_Your objective_:
Give back, exactly as written, the lines from the beginning of the listing through the one that contains "roof_slope = 24; // [15:1:32]".

----- Records supplied -----

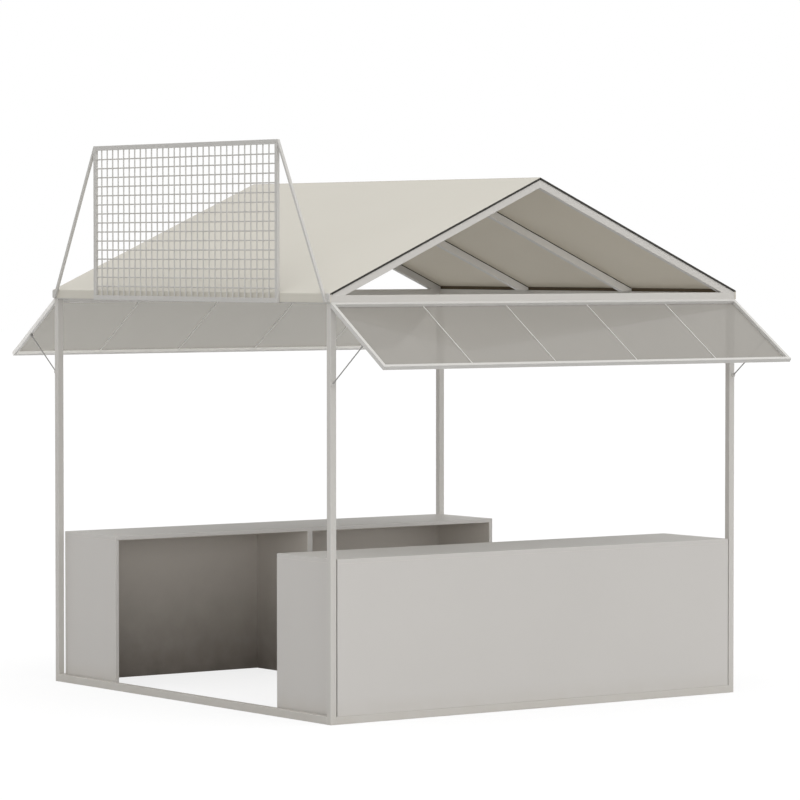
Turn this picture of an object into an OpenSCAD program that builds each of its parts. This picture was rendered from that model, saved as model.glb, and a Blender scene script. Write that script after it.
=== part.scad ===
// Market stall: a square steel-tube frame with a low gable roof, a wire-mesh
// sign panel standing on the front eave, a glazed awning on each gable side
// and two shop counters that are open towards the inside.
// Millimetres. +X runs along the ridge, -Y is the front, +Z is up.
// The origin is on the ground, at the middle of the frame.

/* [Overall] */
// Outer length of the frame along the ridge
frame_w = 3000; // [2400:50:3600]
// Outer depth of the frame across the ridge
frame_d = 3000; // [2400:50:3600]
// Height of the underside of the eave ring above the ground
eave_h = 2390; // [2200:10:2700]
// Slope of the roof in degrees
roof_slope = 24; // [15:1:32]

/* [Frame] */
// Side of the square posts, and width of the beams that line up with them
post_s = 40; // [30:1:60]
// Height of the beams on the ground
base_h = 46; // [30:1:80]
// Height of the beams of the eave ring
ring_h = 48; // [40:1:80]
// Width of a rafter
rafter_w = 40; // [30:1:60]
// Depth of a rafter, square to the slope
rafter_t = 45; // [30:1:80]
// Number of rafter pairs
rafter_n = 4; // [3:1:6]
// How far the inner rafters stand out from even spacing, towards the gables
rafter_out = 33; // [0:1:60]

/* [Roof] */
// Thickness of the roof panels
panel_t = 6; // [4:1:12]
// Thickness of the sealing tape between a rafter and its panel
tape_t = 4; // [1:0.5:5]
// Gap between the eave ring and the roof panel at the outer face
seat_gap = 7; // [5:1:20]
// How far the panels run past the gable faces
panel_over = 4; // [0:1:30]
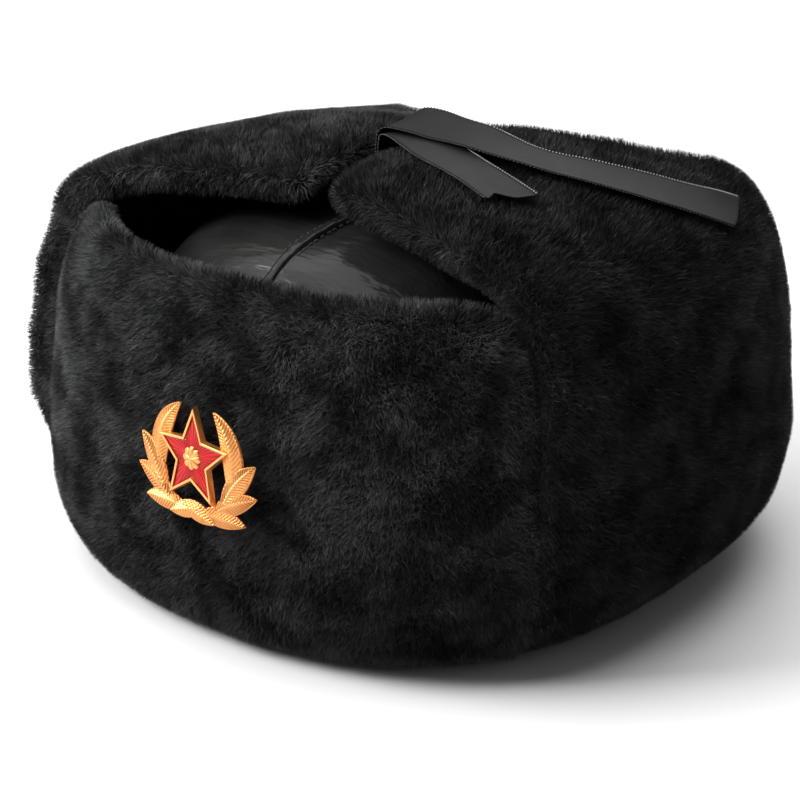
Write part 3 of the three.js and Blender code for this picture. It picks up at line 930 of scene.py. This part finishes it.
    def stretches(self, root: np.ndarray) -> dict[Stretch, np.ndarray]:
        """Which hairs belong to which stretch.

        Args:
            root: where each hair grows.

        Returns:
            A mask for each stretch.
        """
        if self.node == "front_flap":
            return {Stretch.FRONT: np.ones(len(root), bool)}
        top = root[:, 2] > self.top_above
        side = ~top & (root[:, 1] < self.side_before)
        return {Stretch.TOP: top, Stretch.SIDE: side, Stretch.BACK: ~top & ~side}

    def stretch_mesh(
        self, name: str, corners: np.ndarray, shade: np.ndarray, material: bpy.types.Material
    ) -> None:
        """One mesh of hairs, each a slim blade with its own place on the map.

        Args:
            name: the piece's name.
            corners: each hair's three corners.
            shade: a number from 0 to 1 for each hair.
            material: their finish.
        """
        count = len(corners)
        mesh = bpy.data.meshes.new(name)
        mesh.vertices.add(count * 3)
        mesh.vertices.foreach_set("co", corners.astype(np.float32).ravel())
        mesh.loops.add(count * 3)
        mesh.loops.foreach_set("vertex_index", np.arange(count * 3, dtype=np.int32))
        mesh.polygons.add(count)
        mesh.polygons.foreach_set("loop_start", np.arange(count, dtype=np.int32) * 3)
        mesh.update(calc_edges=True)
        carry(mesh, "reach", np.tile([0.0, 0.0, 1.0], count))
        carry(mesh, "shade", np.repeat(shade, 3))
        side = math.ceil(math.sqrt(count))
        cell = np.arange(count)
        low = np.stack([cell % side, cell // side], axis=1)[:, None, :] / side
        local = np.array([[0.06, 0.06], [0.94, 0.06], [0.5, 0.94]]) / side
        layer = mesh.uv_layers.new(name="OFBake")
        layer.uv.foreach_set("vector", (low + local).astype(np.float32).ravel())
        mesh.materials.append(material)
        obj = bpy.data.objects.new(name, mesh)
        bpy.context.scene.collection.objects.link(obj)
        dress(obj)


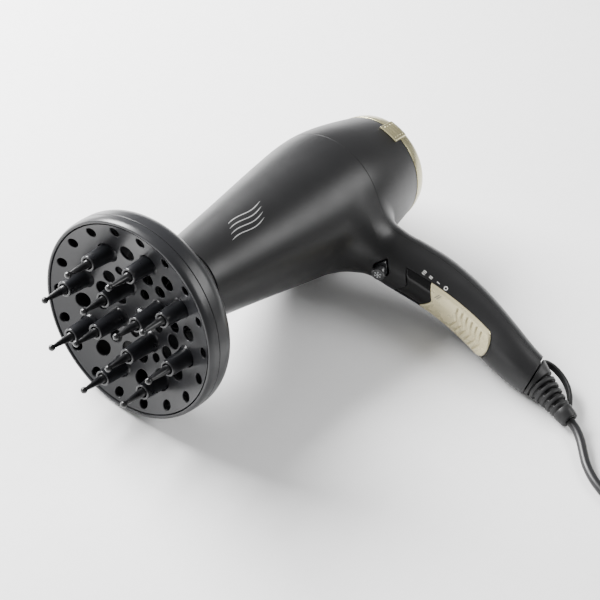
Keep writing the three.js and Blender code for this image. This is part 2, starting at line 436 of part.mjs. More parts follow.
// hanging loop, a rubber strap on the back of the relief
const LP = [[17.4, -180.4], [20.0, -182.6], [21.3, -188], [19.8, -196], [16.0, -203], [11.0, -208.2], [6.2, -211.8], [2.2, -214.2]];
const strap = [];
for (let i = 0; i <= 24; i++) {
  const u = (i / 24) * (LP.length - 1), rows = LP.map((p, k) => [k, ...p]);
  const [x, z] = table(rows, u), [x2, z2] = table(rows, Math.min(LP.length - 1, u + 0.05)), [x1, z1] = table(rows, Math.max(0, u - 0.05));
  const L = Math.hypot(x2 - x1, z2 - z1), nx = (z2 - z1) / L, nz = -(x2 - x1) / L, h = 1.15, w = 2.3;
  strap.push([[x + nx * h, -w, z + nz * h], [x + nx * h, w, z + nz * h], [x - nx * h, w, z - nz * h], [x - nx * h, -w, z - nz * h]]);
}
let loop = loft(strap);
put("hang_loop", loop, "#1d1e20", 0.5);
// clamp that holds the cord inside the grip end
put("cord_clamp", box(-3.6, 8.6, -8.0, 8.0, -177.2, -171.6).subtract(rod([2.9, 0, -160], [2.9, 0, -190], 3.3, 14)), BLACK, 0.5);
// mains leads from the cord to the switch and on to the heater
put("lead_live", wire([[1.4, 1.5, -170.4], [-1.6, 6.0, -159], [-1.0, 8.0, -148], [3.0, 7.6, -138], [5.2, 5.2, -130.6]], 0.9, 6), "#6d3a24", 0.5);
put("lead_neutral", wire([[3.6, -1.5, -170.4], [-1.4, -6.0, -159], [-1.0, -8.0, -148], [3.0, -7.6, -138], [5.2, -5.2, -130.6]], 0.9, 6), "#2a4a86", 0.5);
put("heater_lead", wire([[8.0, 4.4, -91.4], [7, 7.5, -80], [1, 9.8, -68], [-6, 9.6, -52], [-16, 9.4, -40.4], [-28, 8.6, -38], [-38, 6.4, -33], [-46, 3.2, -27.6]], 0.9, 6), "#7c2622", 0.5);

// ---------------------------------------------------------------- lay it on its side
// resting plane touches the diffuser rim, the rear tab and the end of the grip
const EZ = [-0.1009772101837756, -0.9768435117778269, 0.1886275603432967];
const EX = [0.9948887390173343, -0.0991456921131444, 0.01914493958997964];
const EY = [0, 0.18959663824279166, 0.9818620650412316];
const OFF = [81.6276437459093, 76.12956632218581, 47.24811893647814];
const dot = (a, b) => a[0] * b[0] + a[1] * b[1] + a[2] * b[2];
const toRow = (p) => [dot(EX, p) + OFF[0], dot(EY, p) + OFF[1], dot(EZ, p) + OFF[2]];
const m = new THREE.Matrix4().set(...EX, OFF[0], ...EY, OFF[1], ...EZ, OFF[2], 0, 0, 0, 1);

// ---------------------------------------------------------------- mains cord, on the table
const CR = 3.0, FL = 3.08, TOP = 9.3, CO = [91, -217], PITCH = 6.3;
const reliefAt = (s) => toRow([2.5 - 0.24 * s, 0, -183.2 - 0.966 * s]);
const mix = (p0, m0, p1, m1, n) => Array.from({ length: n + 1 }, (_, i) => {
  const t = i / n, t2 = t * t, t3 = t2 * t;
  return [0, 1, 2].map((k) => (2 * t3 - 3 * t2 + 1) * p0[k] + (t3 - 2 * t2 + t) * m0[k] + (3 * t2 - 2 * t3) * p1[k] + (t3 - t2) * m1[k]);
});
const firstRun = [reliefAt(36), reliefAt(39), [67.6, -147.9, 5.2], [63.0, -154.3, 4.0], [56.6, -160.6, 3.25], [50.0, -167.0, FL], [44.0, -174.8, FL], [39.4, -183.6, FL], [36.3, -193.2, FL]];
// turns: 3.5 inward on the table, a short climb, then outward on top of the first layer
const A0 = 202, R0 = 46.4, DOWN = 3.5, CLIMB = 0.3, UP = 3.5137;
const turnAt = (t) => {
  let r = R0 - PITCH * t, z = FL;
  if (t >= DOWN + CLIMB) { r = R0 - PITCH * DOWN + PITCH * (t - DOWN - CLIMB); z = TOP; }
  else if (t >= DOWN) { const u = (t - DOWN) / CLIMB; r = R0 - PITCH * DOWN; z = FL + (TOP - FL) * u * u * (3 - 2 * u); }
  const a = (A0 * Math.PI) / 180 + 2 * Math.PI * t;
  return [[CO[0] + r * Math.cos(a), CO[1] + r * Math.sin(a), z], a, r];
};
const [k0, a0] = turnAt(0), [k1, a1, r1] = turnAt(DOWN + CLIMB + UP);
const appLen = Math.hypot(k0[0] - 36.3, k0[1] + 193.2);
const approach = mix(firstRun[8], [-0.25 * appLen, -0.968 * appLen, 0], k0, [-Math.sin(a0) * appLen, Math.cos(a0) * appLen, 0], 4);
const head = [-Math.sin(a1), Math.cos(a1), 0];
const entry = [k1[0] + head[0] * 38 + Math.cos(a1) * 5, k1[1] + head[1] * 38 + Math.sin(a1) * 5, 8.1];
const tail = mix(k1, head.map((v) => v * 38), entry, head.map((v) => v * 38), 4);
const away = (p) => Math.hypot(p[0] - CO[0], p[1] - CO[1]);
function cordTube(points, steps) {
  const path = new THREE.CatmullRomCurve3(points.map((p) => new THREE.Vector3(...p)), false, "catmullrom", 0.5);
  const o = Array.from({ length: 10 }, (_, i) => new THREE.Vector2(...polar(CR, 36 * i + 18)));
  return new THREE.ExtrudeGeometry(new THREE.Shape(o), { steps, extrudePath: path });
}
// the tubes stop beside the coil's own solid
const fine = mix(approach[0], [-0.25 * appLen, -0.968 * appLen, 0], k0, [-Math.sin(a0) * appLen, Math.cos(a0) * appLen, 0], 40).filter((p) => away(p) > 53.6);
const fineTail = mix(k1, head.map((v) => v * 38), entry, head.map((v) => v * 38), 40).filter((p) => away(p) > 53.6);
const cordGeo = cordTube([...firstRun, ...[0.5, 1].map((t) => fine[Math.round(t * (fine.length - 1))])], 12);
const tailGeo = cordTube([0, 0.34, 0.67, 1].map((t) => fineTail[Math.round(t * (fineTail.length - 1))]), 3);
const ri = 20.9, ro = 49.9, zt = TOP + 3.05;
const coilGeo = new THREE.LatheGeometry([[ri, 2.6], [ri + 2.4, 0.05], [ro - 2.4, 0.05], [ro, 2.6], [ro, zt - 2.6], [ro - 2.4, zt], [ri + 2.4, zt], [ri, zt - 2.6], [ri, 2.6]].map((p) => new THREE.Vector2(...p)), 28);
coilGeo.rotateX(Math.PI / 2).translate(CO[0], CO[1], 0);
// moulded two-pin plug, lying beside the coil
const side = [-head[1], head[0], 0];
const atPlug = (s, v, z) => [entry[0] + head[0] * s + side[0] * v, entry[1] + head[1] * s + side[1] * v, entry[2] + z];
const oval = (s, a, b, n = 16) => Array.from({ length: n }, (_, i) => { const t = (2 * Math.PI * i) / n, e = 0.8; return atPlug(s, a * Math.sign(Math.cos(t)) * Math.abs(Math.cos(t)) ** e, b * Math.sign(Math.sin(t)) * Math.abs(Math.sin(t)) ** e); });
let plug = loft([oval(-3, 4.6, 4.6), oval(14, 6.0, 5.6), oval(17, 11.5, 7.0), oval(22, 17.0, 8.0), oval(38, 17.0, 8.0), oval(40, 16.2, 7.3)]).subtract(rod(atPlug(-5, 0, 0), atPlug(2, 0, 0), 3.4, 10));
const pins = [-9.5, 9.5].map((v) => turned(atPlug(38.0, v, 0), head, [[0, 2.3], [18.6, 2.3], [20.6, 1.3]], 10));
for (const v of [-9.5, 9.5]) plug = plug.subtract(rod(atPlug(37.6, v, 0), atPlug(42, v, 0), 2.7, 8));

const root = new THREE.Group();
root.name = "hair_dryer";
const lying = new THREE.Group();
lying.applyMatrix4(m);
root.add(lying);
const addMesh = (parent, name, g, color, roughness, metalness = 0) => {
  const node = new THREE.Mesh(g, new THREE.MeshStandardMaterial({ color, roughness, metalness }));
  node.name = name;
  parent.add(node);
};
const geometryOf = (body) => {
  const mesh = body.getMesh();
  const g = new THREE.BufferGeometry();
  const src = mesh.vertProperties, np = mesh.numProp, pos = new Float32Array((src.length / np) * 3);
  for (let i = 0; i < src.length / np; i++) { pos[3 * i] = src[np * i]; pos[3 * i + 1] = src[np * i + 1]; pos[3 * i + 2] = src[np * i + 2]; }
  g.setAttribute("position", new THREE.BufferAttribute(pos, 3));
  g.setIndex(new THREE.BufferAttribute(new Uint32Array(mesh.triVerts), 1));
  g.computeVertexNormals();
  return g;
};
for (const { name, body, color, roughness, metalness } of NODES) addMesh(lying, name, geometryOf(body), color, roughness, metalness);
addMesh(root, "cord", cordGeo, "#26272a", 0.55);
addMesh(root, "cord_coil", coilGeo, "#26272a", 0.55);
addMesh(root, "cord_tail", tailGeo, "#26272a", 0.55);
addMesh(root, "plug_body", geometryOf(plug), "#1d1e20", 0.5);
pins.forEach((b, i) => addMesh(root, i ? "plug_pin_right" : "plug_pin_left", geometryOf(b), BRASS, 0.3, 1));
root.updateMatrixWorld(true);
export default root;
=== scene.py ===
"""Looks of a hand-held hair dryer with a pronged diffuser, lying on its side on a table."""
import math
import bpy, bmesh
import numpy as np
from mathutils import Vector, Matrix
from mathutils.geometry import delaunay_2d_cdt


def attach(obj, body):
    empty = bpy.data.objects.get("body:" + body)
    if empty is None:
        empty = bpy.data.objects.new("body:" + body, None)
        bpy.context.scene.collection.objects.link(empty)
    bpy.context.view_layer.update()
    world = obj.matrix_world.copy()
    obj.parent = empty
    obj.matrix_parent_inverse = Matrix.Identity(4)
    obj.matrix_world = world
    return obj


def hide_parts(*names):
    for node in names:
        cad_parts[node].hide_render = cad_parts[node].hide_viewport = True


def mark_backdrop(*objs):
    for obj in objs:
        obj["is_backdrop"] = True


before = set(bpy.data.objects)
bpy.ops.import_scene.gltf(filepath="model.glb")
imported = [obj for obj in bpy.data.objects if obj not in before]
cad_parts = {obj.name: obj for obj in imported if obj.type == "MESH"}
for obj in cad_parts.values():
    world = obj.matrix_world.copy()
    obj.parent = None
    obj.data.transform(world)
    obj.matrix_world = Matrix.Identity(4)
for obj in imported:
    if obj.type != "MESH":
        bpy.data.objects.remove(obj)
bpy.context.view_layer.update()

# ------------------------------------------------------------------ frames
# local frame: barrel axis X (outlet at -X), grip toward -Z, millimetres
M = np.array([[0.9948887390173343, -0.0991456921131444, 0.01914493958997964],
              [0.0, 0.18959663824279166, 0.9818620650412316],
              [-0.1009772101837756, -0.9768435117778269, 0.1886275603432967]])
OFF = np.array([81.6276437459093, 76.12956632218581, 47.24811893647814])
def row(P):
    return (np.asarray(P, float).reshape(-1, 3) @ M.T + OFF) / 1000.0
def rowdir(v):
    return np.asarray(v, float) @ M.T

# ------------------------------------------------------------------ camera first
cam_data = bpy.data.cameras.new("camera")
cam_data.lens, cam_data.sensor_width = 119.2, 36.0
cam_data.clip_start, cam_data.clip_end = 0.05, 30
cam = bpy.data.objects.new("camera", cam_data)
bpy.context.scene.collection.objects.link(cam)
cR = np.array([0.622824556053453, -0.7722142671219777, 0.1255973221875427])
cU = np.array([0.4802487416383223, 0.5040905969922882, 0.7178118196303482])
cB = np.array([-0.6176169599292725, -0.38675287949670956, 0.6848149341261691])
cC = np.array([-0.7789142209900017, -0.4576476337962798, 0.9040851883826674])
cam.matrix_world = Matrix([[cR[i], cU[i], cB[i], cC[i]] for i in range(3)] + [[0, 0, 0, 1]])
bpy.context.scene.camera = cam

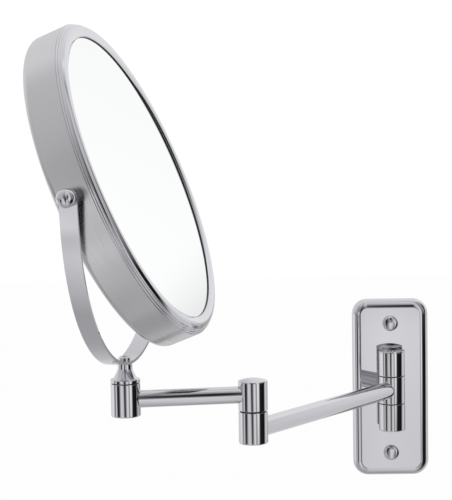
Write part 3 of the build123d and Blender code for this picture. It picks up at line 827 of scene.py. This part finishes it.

-----

_Solution to this task_:
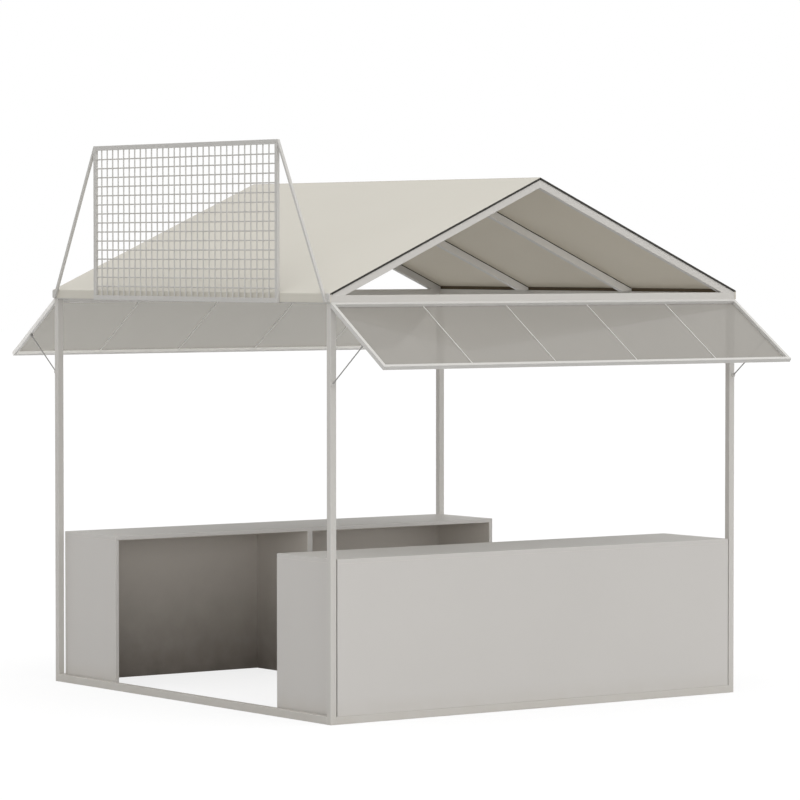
Turn this picture of an object into an OpenSCAD program that builds each of its parts. This picture was rendered from that model, saved as model.glb, and a Blender scene script. Write that script after it.
=== part.scad ===
// Market stall: a square steel-tube frame with a low gable roof, a wire-mesh
// sign panel standing on the front eave, a glazed awning on each gable side
// and two shop counters that are open towards the inside.
// Millimetres. +X runs along the ridge, -Y is the front, +Z is up.
// The origin is on the ground, at the middle of the frame.

/* [Overall] */
// Outer length of the frame along the ridge
frame_w = 3000; // [2400:50:3600]
// Outer depth of the frame across the ridge
frame_d = 3000; // [2400:50:3600]
// Height of the underside of the eave ring above the ground
eave_h = 2390; // [2200:10:2700]
// Slope of the roof in degrees
roof_slope = 24; // [15:1:32]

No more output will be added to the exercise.